(GOAL) Repeat the whole listing exactly.

(RECORDED DATA)
╔══

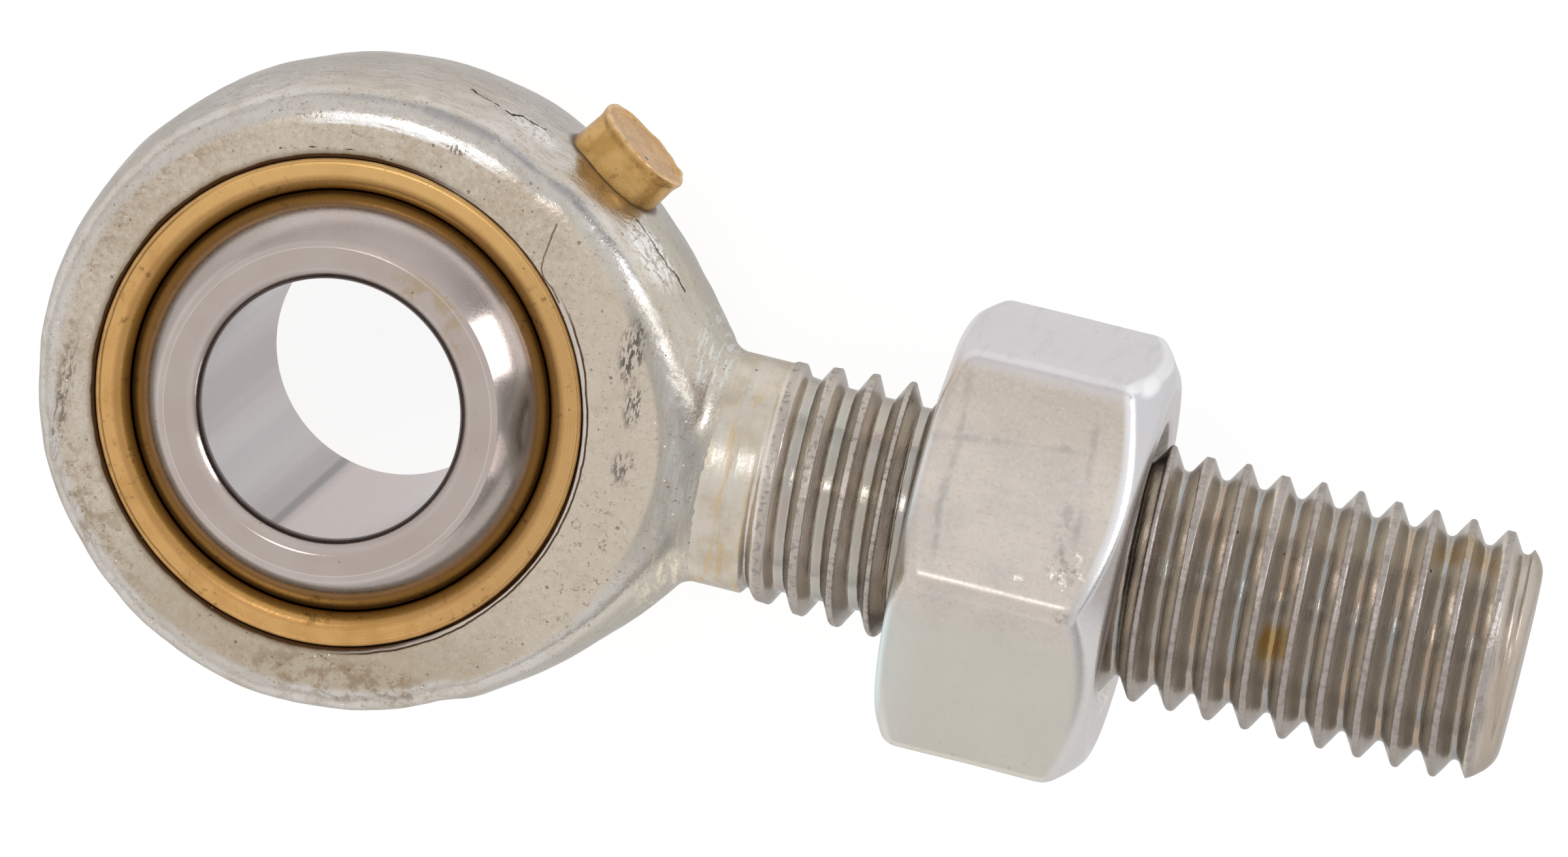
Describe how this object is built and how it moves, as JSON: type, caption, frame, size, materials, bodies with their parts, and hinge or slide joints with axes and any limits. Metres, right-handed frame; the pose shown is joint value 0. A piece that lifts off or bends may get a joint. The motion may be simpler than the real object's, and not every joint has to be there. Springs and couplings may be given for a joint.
{
  "type": "rod end",
  "caption": "Male rod end: forged eye on a threaded shank, brass race, tilting steel ball with a through bore, grease nipple in the rim and a hexagon lock nut.",
  "frame": {"origin": "centre of the ball, on the axis of its bore", "axes": "+Z along the bore, +X along the shank to the thread tip"},
  "size_m": [0.0693, 0.0302, 0.022],
  "materials": {
    "zinc_plated_steel": "satin zinc plate on a forged skin",
    "zinc_plated_nut": "satin zinc plate",
    "brass_race": "dull turned brass",
    "brass_nipple": "satin",
    "polished_steel": "polished"
  },
  "bodies": {
    "housing": {"housing": "zinc_plated_steel", "race": "brass_race", "grease_nipple": "brass_nipple"},
    "ball": {"ball": "polished_steel"},
    "lock_nut": {"lock_nut": "zinc_plated_nut"}
  },
  "joints": [
    {"name": "ball_tilt", "type": "hinge", "parent": "housing", "child": "ball", "pos_m": [0, 0, 0], "axis": [0, 1, 0], "range_deg": [-13, 13]},
    {"name": "nut_travel", "type": "slide", "parent": "housing", "child": "lock_nut", "axis": [1, 0, 0], "range_m": [-0.0058, 0.0164]}
  ]
}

╚══

(WRITTEN REPLY)
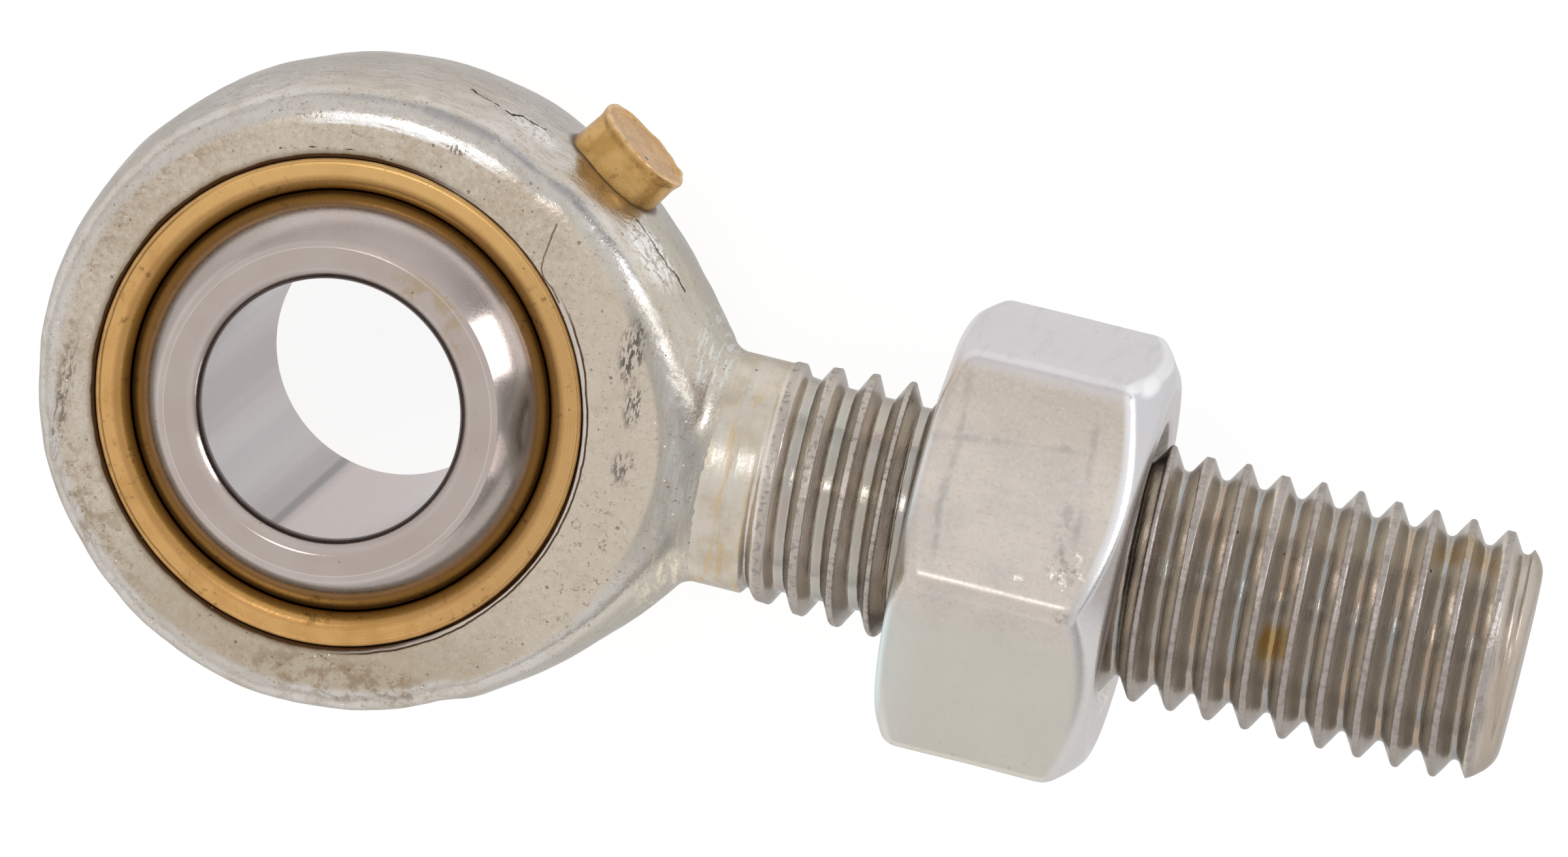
Describe how this object is built and how it moves, as JSON: type, caption, frame, size, materials, bodies with their parts, and hinge or slide joints with axes and any limits. Metres, right-handed frame; the pose shown is joint value 0. A piece that lifts off or bends may get a joint. The motion may be simpler than the real object's, and not every joint has to be there. Springs and couplings may be given for a joint.
{
  "type": "rod end",
  "caption": "Male rod end: forged eye on a threaded shank, brass race, tilting steel ball with a through bore, grease nipple in the rim and a hexagon lock nut.",
  "frame": {"origin": "centre of the ball, on the axis of its bore", "axes": "+Z along the bore, +X along the shank to the thread tip"},
  "size_m": [0.0693, 0.0302, 0.022],
  "materials": {
    "zinc_plated_steel": "satin zinc plate on a forged skin",
    "zinc_plated_nut": "satin zinc plate",
    "brass_race": "dull turned brass",
    "brass_nipple": "satin",
    "polished_steel": "polished"
  },
  "bodies": {
    "housing": {"housing": "zinc_plated_steel", "race": "brass_race", "grease_nipple": "brass_nipple"},
    "ball": {"ball": "polished_steel"},
    "lock_nut": {"lock_nut": "zinc_plated_nut"}
  },
  "joints": [
    {"name": "ball_tilt", "type": "hinge", "parent": "housing", "child": "ball", "pos_m": [0, 0, 0], "axis": [0, 1, 0], "range_deg": [-13, 13]},
    {"name": "nut_travel", "type": "slide", "parent": "housing", "child": "lock_nut", "axis": [1, 0, 0], "range_m": [-0.0058, 0.0164]}
  ]
}